Nfld. & Labrador

Full-time manager position reinstated at Mistaken Point

CBC has learned the provincial government has reversed cutbacks at the Mistaken Point Ecological Reserve.
The fossils embedded in rock at Mistaken Point are more than 565 million years old. (Submitted by Zach Bonnell)

The Newfoundland and Labrador government has reversed cutbacks at the Mistaken Point Ecological Reserve, CBC News has learned.

Government had reduced the full-time manager's job to a seasonal position as part of budget cuts. The reduced position meant there would not have been supervision of half-billion year-old fossils for about half the year.

Mistaken Point on the southwestern tip of Newfoundland's Avalon Peninsula, is home to the oldest and rarest fossils in the world.

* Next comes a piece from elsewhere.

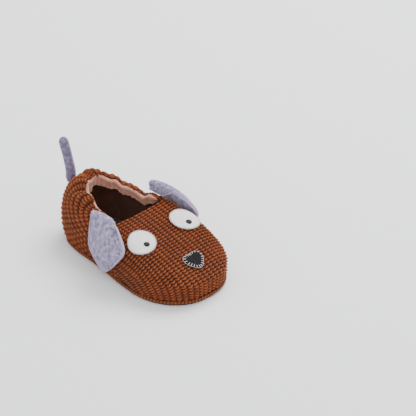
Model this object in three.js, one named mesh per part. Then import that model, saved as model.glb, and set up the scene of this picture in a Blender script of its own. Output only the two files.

The Department of Environment and Conservation confirms the manager position has been extended, to assist with the province's United Nations Educational, Scientific and Cultural Organization bid.

One of the key requirements of the international designation is to have a long-term plan in place to protect heritage sites.

Many people living in Portugal Cove South, who were hoping Mistaken Point would be granted UNESCO status, feared the half-time position would have made them ineligible to apply. 

Other local people involved in the UNESCO application had said they were concerned about the fossils not being supervised, as they had been targeted by thieves in the past. 

Mistaken Point is on UNESCO's list of tentative world heritage sites. The provincial government hopes to submit the application in early 2015.